Thank you for visiting my blog and commenting. Yes, we are working from different angles on the same problem.

Have you considered Ezekiel 36:26 ("Moreover, I will give you a new heart and put a new spirit within you; and I will remove the heart of stone from your flesh and give you a heart of flesh...")as well as the Jeremiah 31:31 passage (quoted in Hebrews) as being absolutely true? We have been given a new heart and according to Jeremiah 31 our Lord has written His law on our hearts.

If we would believe this our focus on "us" and our "wrongs" would cease and we would get rid of much wrong in our lives because we actually believe the Scripture. Our heart governs all and its focus is a key.

What the Lord has done for us is real, but we only walk in what we truly believe. The rest of His awesome work just waits to be realized. Our imagination is a huge key. When we free our hearts to believe Him, then we will "Behold" as did the "seers" of old. In Habakkuk 2:1 the prophet says, "I will stand on my guard post and station myself on the rampart; and I will keep watch to see what He will speak to me, and how I may reply when I am reproved." He expected to "see." If the imagination is not used, internal "seeing" is denied.

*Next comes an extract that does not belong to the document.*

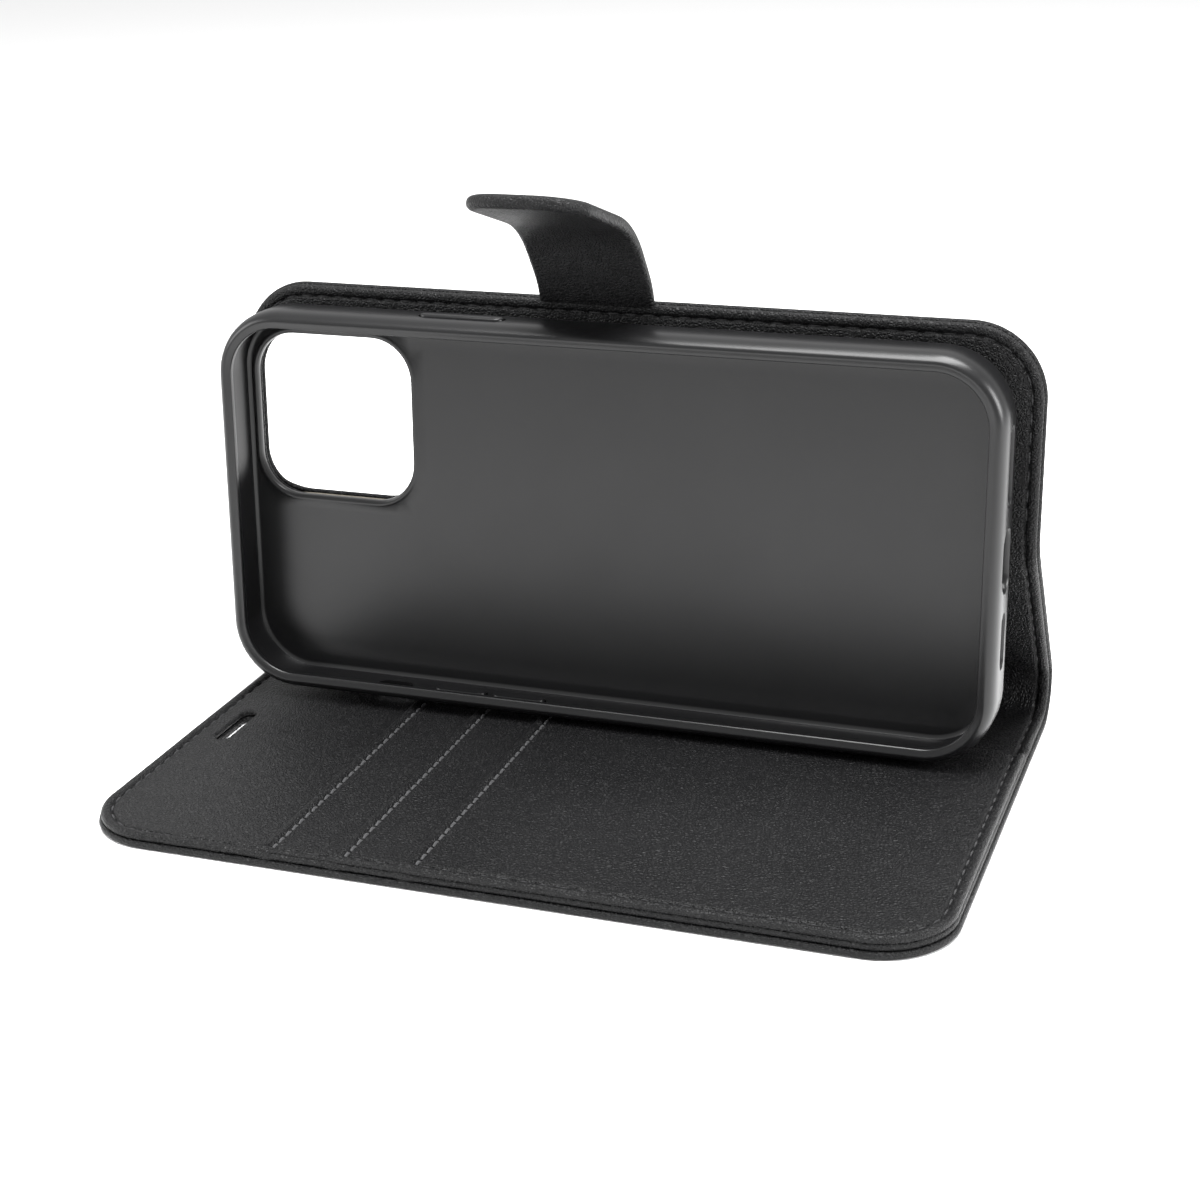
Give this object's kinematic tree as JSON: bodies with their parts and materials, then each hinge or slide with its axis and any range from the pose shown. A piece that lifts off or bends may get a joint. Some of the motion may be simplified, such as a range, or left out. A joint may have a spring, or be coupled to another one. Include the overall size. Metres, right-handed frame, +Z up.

Much, much to realize. Thanks for posting.

Jimazing said...

ded - I am behind in my reading and you are writing so much and so well. I just wanted to stop with this post and tell you my stirrings (even though there are several more waiting to be read)...
I am stirred by your writing. You have a unique perspective that I find compelling. Your ideas about imagination, doctrine and meditation cause me to ponder how we got where we are. Even to wonder more about where we are (as the church here in the good old U.S. of A). Your questions, doubts and confessions draw me closer to you. They make me trust the authenticity with which you express your ideas.

I find it interesting how, in our earlier years, we followed (sometimes blindly) in the footsteps of those who led us. Our goal, it seems, was to be "right". Now, being right does not seem so important as being authentic and who God created us to be. Enough about my stirrings... I have more of yours to read. I'm so glad you are blogging.